WRITTEN REQUEST: Write out all of the data without omission, exactly as shown.

*-*-*

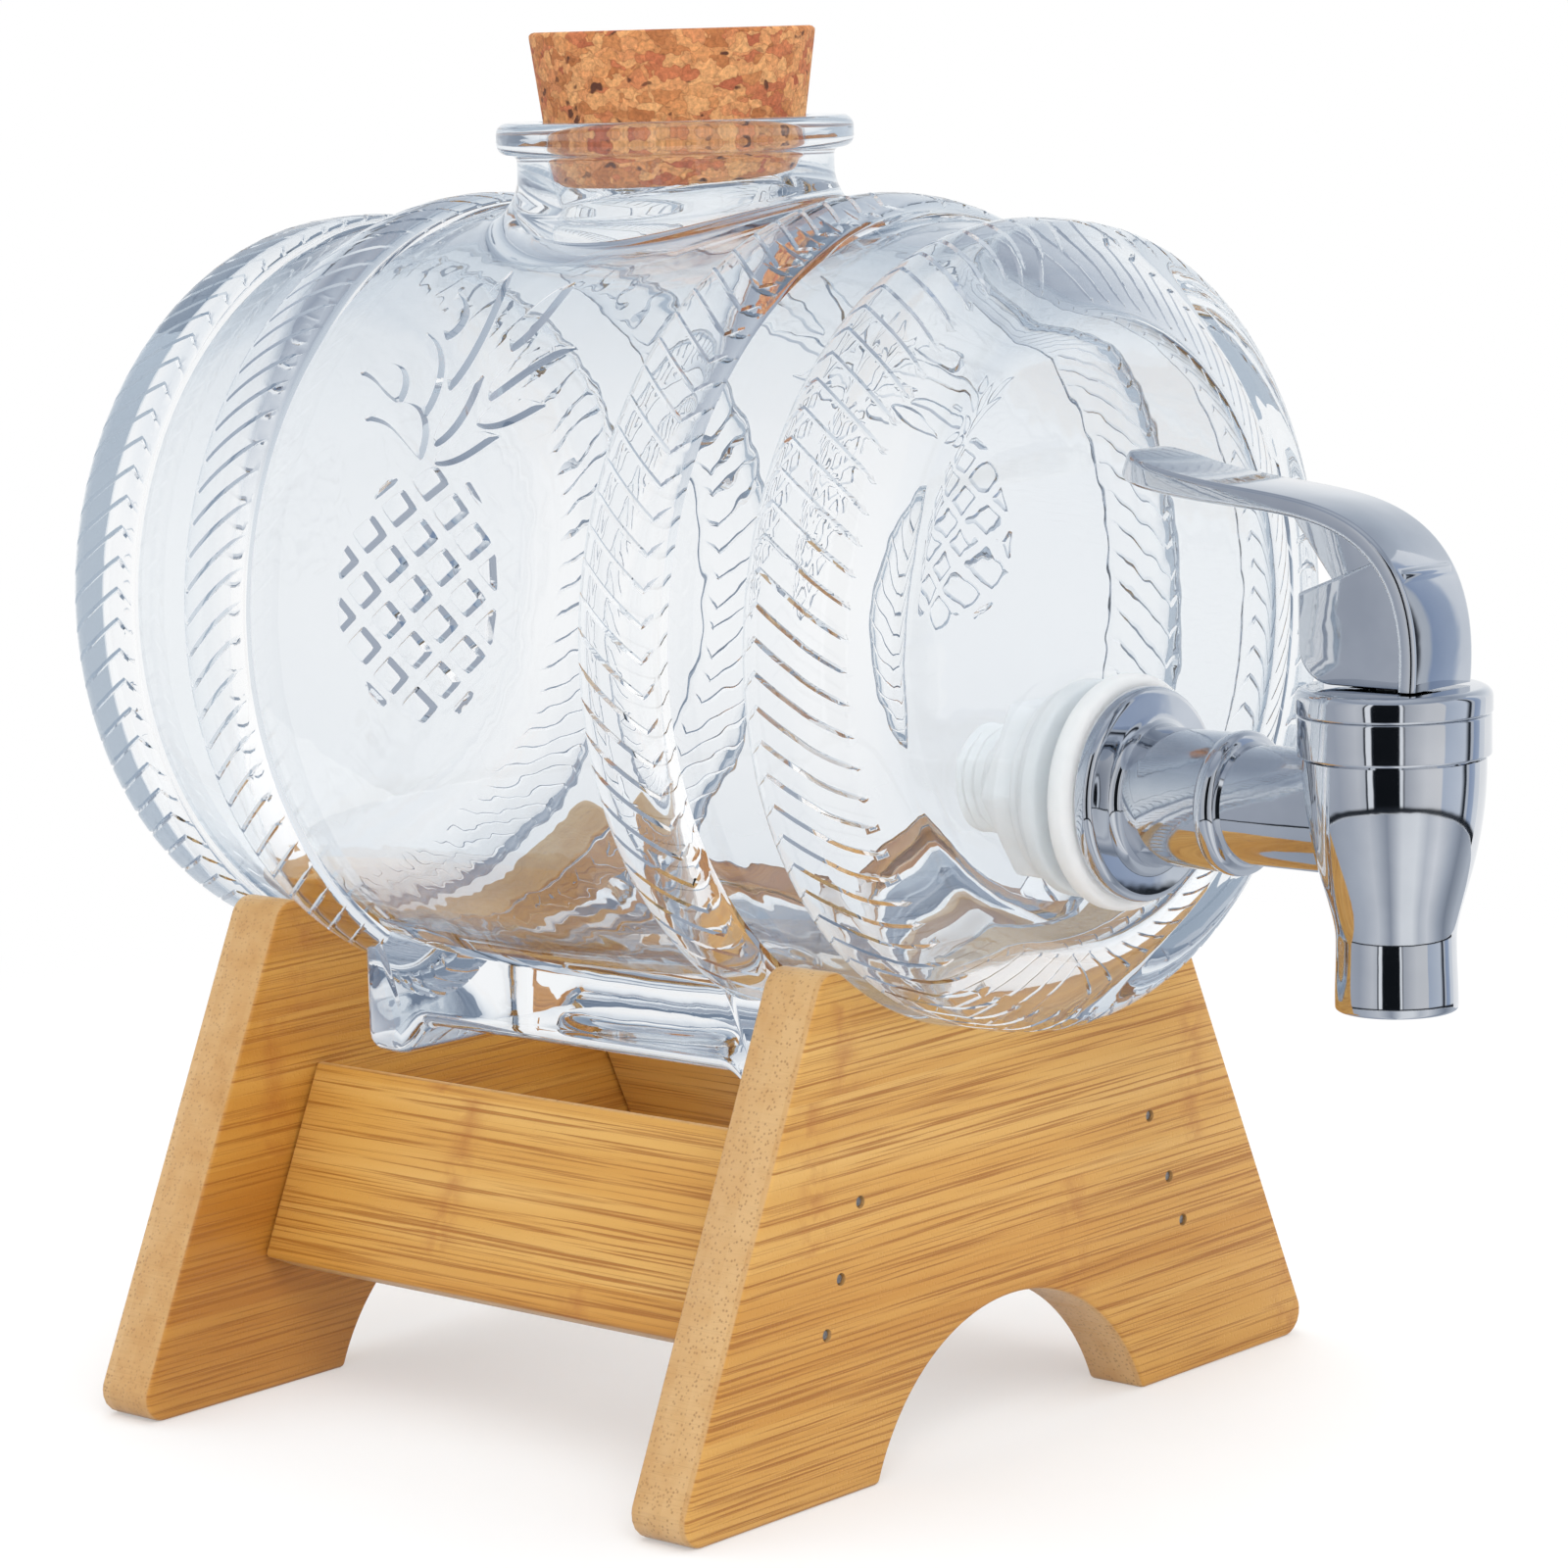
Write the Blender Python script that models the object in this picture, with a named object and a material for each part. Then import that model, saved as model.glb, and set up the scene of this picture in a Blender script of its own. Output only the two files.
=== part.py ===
"""Glass barrel drink dispenser on a bamboo stand, with a cork and a lever tap.

The barrel lies on its side along Y, with its tapped head towards -Y. X runs across the
stand and Z points up from the surface that it stands on. The origin is under the middle
of the whole object. All lengths are in metres.
"""

import math

import bmesh
import bpy
from mathutils import Matrix, Vector

# Gaps and overruns that all pieces share
seat_gap = 0.0003
cut_overrun = 0.004
merge_distance = 0.000002

# Pressed glass barrel: a belly that narrows to the heads, with two raised hoops at each end
belly_radius = 0.058
barrel_half_length = 0.0772
barrel_narrowing = 0.0065
glass_wall = 0.0042
head_wall = 0.0046
shoulder_width = 0.013
inner_corner_radius = 0.011
inner_hoop_inset = 0.0379
inner_hoop_width = 0.0144
inner_hoop_height = 0.0028
outer_hoop_start_inset = 0.0185
outer_hoop_crest_inset = 0.0090
outer_hoop_height = 0.0025
hoop_roundness = 0.6
inner_hoop_shares = (-1.0, -0.9, -0.55, 0.0, 0.55, 0.9, 1.0)
outer_hoop_shares = (1.0, 0.93, 0.7, 0.35, 0.0)
cavity_shares = (0.0, 0.35, 0.7)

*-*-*

ANSWER TO THIS TASK:
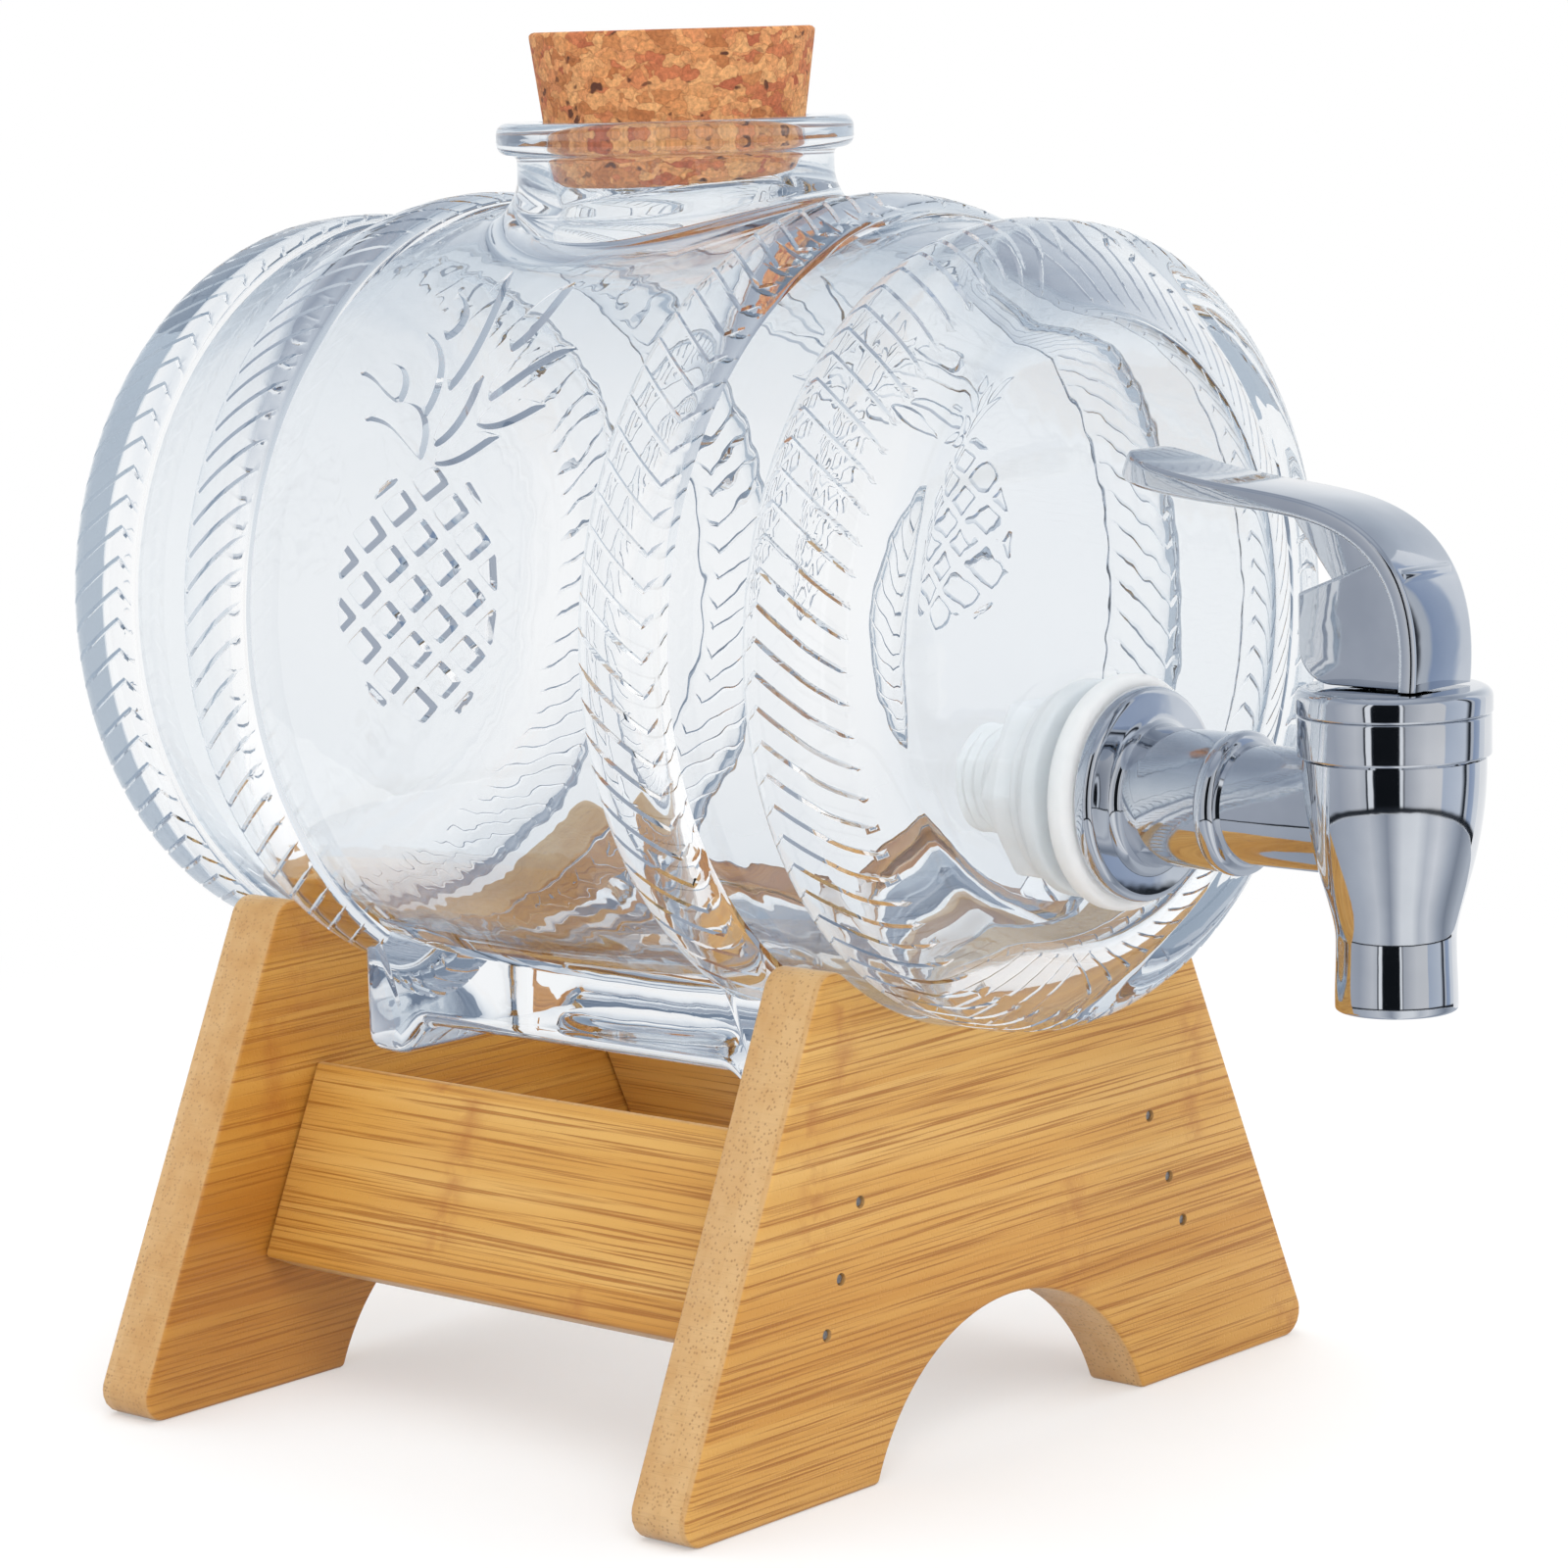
Write the Blender Python script that models the object in this picture, with a named object and a material for each part. Then import that model, saved as model.glb, and set up the scene of this picture in a Blender script of its own. Output only the two files.
=== part.py ===
"""Glass barrel drink dispenser on a bamboo stand, with a cork and a lever tap.

The barrel lies on its side along Y, with its tapped head towards -Y. X runs across the
stand and Z points up from the surface that it stands on. The origin is under the middle
of the whole object. All lengths are in metres.
"""

import math

import bmesh
import bpy
from mathutils import Matrix, Vector

# Gaps and overruns that all pieces share
seat_gap = 0.0003
cut_overrun = 0.004
merge_distance = 0.000002

# Pressed glass barrel: a belly that narrows to the heads, with two raised hoops at each end
belly_radius = 0.058
barrel_half_length = 0.0772
barrel_narrowing = 0.0065
glass_wall = 0.0042
head_wall = 0.0046
shoulder_width = 0.013
inner_corner_radius = 0.011
inner_hoop_inset = 0.0379
inner_hoop_width = 0.0144
inner_hoop_height = 0.0028
outer_hoop_start_inset = 0.0185
outer_hoop_crest_inset = 0.0090
outer_hoop_height = 0.0025
hoop_roundness = 0.6
inner_hoop_shares = (-1.0, -0.9, -0.55, 0.0, 0.55, 0.9, 1.0)
outer_hoop_shares = (1.0, 0.93, 0.7, 0.35, 0.0)
cavity_shares = (0.0, 0.35, 0.7)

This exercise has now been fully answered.